According to this article, Africa needs to innovatively diversify the way in which it raises finances for development, arguing that diaspora bonds are one way of doing this. World Bank and International Monetary Fund figures have put remittances from Africans abroad to the continent at between US$25 billion and US$34 billion a year. Unrecorded informal flows of remittances were most probably at least a third of this amount. The authors recommend that Africa should leverage this African diaspora money more aggressively and innovatively for development. The idea of issuing diaspora bonds should be considered as a viable alternative to raise finance for Africa’s development. Some of these remittances from Africans abroad could be channeled into buying such diaspora bonds, which can be specifically used to finance Africa’s development in terms of infrastructure or health.
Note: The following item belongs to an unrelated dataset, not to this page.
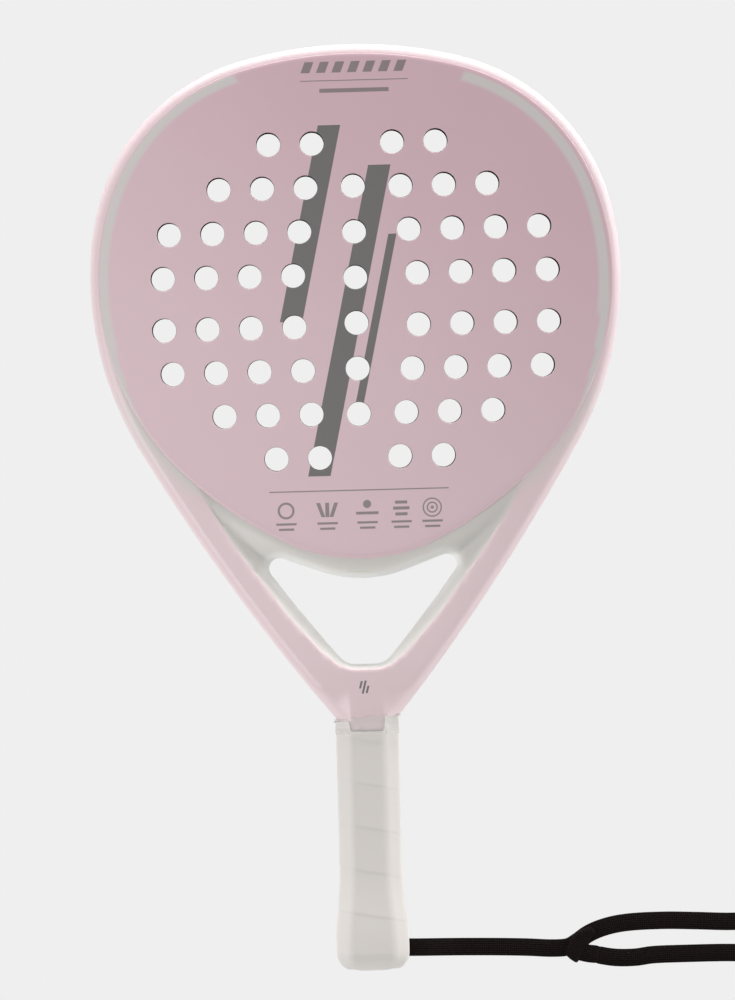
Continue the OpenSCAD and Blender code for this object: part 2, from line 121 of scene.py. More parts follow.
def make_studio():
    """A pale floor that glows evenly, a surround that is bright near the horizon, and three soft lamps."""
    mesh = bpy.data.meshes.new("floor")
    corners = [(x * FLOOR_HALF, y * FLOOR_HALF, FLOOR_Z) for x, y in ((-1, -1), (1, -1), (1, 1), (-1, 1))]
    mesh.from_pydata(corners, [], [(0, 1, 2, 3)])
    floor = add_object("floor", mesh)
    material, nodes, links = new_material("pale_floor")
    nodes.remove(nodes["Principled BSDF"])
    glow = nodes.new("ShaderNodeEmission")
    glow.inputs["Color"].default_value = (FLOOR_GLOW, FLOOR_GLOW, FLOOR_GLOW, 1)
    links.new(glow.outputs[0], nodes["Material Output"].inputs["Surface"])
    floor.data.materials.append(material)
    world = bpy.data.worlds.new("surround")
    world.use_nodes = True
    tree = world.node_tree
    direction = put(tree.nodes, "TexCoord")
    split = put(tree.nodes, "SeparateXYZ")
    tree.links.new(direction.outputs["Generated"], split.inputs[0])
    fall = put(tree.nodes, "MapRange", clamp=True)
    for socket, value in (("From Min", 0.0), ("From Max", 0.5), ("To Max", OVERHEAD_LIGHT)):
        fall.inputs[socket].default_value = value
    lean = calculate(tree, "MULTIPLY_ADD", split.outputs["Y"], 0.6 * HORIZON_LIGHT, HORIZON_LIGHT)
    lean = calculate(tree, "MULTIPLY_ADD", split.outputs["X"], 0.75 * HORIZON_LIGHT, lean)
    tree.links.new(lean, fall.inputs["To Min"])
    tree.links.new(split.outputs["Z"], fall.inputs["Value"])
    tree.links.new(fall.outputs["Result"], tree.nodes["Background"].inputs["Strength"])
    tree.nodes["Background"].inputs["Color"].default_value = (1, 1, 1, 1)
    bpy.context.scene.world = world
    bpy.context.scene.view_settings.view_transform = "Standard"
    softbox("head_lamp", (0.16, 1.2, 0.1), (0, 0.1, 0.02), (1.5, 0.2), 12)
    softbox("left_lamp", (-0.62, -0.32, 0.8), (-0.02, 0.02, 0), (0.8, 0.8), 6.8)
    softbox("right_lamp", (0.95, 0.3, 0.14), (0.05, 0.05, 0.03), (0.2, 0.7), 1.3)


# ---- plain geometry ------------------------------------------------------------------------------

def piece(name, points, faces, materials, replaced=(), normals=None):
    """A new piece from points in millimetres; it rides on the racket and stands for the replaced nodes."""
    mesh = bpy.data.meshes.new(name)
    mesh.from_pydata((np.asarray(points) * MM).tolist(), [], [tuple(int(i) for i in f) for f in faces])
    mesh.validate()
    obj = add_object(name, mesh)
    for material in materials:
        mesh.materials.append(material)
    mesh.shade_smooth()
    if normals is None:
        mesh.set_sharp_from_angle(angle=math.radians(38))
    else:
        mesh.normals_split_custom_set_from_vertices(normals.tolist())
    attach(obj, "root")
    if replaced:
        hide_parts(*replaced)
    return obj


def store(obj, name, values):
    """Keeps one value for each vertex, for the materials to read."""
    layer = obj.data.attributes.new(name, "FLOAT", "POINT")
    layer.data.foreach_set("value", np.asarray(values, np.float32))


def unit(rows):
    """The same directions with a length of one."""
    return rows / np.maximum(np.linalg.norm(rows, axis=1), 1e-12)[:, None]


def facing(points, faces):
    """Each point's normal, weighted by the size of its faces, so that small roundings stay crisp."""
    out = np.zeros((len(points), 3))
    for corners in (3, 4):
        group = np.array([f for f in faces if len(f) == corners])
        if not len(group):
            continue
        a, b, c = points[group[:, 0]], points[group[:, 1]], points[group[:, 2]]
        across = np.cross(b - a, c - a) if corners == 3 else np.cross(c - a, points[group[:, 3]] - b)
        for k in range(corners):
            np.add.at(out, group[:, k], across)
    return unit(out)


def smooth(low, high, x):
    t = np.clip((np.asarray(x, float) - low) / (high - low), 0, 1)
    return t * t * (3 - 2 * t)


def mix(a, b, t):
    return a + (b - a) * np.clip(t, 0, 1)


def closed(loop):
    return np.vstack([loop, loop[:1]])


def mirrored(right):
    """A line that ends on the axis, with its mirror image."""
    return np.vstack([right, right[::-1][1:] * (-1, 1)])


def segments(loops):
    return np.vstack(loops), np.vstack([np.roll(loop, -1, axis=0) for loop in loops])


def distance(points, lines, closed=True):
    """How far each point is from the nearest of some polylines."""
    if closed:
        a, b = segments(lines)
    else:
        a, b = np.vstack([line[:-1] for line in lines]), np.vstack([line[1:] for line in lines])
    d = b - a
    length2 = np.maximum((d * d).sum(1), 1e-12)
    out = np.empty(len(points))
    for start in range(0, len(points), 2000):
        p = points[start:start + 2000, None, :]
        t = np.clip(((p - a) * d).sum(2) / length2, 0, 1)
        gap = p - (a + t[..., None] * d)
        out[start:start + 2000] = np.sqrt((gap * gap).sum(2).min(1))
    return out


def inside(points, loop):
    """Which points lie inside a closed polyline."""
    a, b = segments([loop])
    out = np.zeros(len(points), bool)
    for start in range(0, len(points), 2000):
        x, y = points[start:start + 2000, 0, None], points[start:start + 2000, 1, None]
        spans = (a[:, 1] > y) != (b[:, 1] > y)
        rise = np.where(b[:, 1] == a[:, 1], 1e-12, b[:, 1] - a[:, 1])
        left = x < (b[:, 0] - a[:, 0]) * (y - a[:, 1]) / rise + a[:, 0]
        out[start:start + 2000] = (spans & left).sum(1) % 2 == 1
    return out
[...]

Diaspora bonds are long-term sources of finance and therefore less volatile and they may also allow Africa to circumvent the conditionalities that accompany development and investment finance from both old industrial and new emerging powers. However, poor governance and lack of democracy in some African governments could mean potential African diaspora investors may be wary. The article considers India and Israel, two countries where diaspora bonds have been used successfully as model examples of how Africa could proceed.